On Feb 5, 2016, at 8:17 AM, Mark Cave-Ayland wrote:
On 05/02/16 13:08, BALATON Zoltan wrote:
On Fri, 5 Feb 2016, Mark Cave-Ayland wrote:
The Apple 9.2 bootloader ignores the Forth specification in this respect and includes direct r-stack commands and hence the return address is corrupted once they have executed (for fun, try typing r-stack commands directly into the OpenBIOS command line).
So the solution is to find some way to preserve the r-stack in this context to ensure that execution continues back at the right location.
How does this work on Apple's OF implementation? How is that different from OpenBIOS?

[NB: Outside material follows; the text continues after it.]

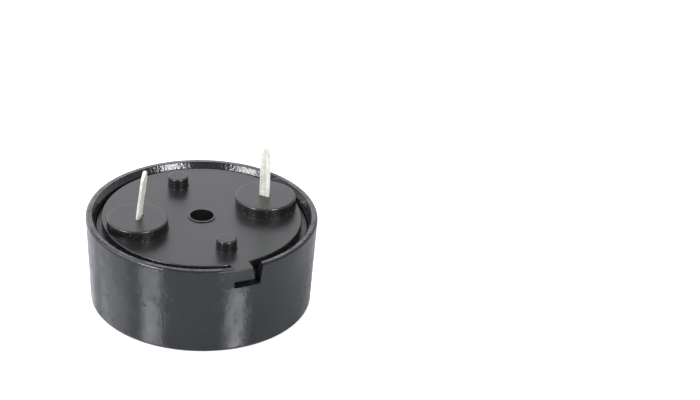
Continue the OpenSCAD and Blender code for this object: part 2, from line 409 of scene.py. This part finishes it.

No idea, since we don't have the source code ;) However we can assume that the only reason this works is due to a specific implementation detail of Apple's OF in this respect.
You can get fairly close by forcing the interpret word to execute in compile mode, however that fails as soon as you come across a : to define a word which is also present in the Apple bootloader. I guess the solution would have to involved switching to a separate r-stack context for words executed within the interpret string or similar.
Segher, did you have any further ideas on this?
I'm not entirely convinced that anything is broken. Mac OS 9 booting successfully in OpenBIOS doesn't translate to me as something being broken, but actually working.
Maybe when the client interface is running, there should be two return stacks.